I’m 63 and nobody talks about the fact that the hardest part of retirement isn’t boredom — it’s realizing your entire identity was built on being needed and now you’re just a person with nowhere to be at 9am on a Tuesday

by Tony Moorcroft
March 23, 2026

The alarm didn’t go off this morning because there was no alarm to set.

I lay there for a while, staring at the ceiling, and felt the particular emptiness that comes from having no reason to get up that isn’t self-generated.

Nobody is expecting me. Nobody needs a report, an opinion, a decision. Nobody’s waiting for me to walk through a door and make something happen.

And I know I’m supposed to feel free. I know the brochure version of retirement says this is the good part. But I’m going to be honest with you: some mornings, it feels less like freedom and more like erasure.

The question that breaks you

It happened at a barbecue last month. Somebody’s son-in-law, maybe thirty, making small talk.

“So, what do you do?”

And for the first time in forty years, I didn’t have an answer.

I used to be a person who did things.

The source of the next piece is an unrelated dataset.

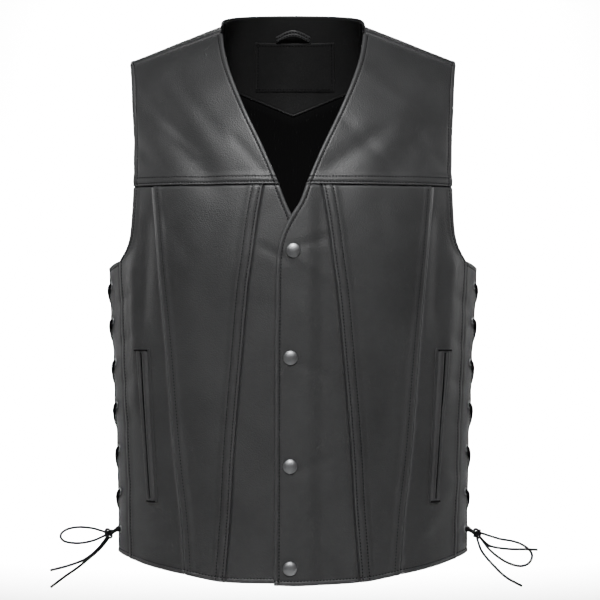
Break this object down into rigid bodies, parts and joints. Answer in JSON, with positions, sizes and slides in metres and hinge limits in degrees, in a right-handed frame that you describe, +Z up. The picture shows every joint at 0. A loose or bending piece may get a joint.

Who was needed. Who had a title, a desk, a team, a schedule. Now I’m a person who reads the newspaper slowly and takes the dog for a second walk because the first one wasn’t long enough to fill the morning.

I stammered something about being retired and he nodded politely and moved on to someone more interesting. I stood there holding a paper plate and thought: is this it?

Nobody warns you about the identity part

Retirement planning is all about money. How much do you need? What’s your withdrawal rate? Have you thought about healthcare?

Nobody sits you down and says: you are about to lose the thing that told you who you were every single day for four decades, and you need a plan for that too.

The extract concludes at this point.